10.2.9.3 Zentralstellen- und Strafverfolgungsdateien beim BKA
Die Kontrolle der beim BKA gespeicherten personenbezogenen Daten führt immer wieder zu Schwierigkeiten
und rechtlichen Problemen.
Die datenschutzrechtliche Kontrolle und Bewertung der polizeilichen Dateien sind Teil meiner ständigen Tätigkeit. Dies beginnt mit dem Anhörungsverfahren zu Errichtungsanordnungen für neue oder geänderte Dateien
und setzt sich mit datenschutzrechtlichen Kontrollen im laufenden Betrieb fort. Auch Eingaben von betroffenen
Bürgerinnen und Bürgern geben dafür oft wichtige Impulse. Dies hat im Bereich des Bundeskriminalamts im
laufenden Berichtszeitraum wieder zahlreiche grundsätzliche Fragen aufgeworfen.
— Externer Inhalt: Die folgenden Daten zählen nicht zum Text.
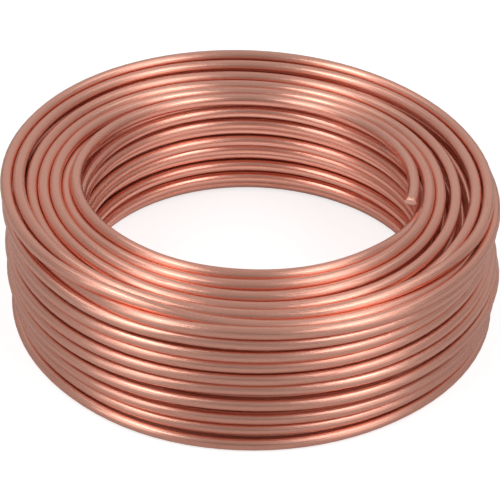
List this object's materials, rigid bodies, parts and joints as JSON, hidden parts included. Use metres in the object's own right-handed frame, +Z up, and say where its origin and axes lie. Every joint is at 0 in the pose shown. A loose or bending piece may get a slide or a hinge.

Die polizeiliche Datenverarbeitung entwickelt sich kontinuierlich weiter. Zunehmend werden Dateien auf der
technischen Grundlage „b-case“ (vgl. u Nr. 10.3.4) betrieben. Diese speichern nicht mehr personenorientierte
Datensätze, sondern sie arbeiten ereignisorientiert, d. h. die Daten zu einer Person werden mit einem Ereignis
verknüpft, das seinerseits mit weiteren Personen, Ereignissen, Institutionen oder Sachen verknüpft wird. Da die
Zahl der Verknüpfungsebenen nicht begrenzt ist, diffundieren die zu einer Person gespeicherten Daten zunehmend in größeren Datenbeständen (vgl. o. Nr. 10.2.9.1, Kasten zu Nr. 10.2.9.1). Dies spielt vor dem Hintergrund meiner Anregungen und Bewertungen immer eine Rolle.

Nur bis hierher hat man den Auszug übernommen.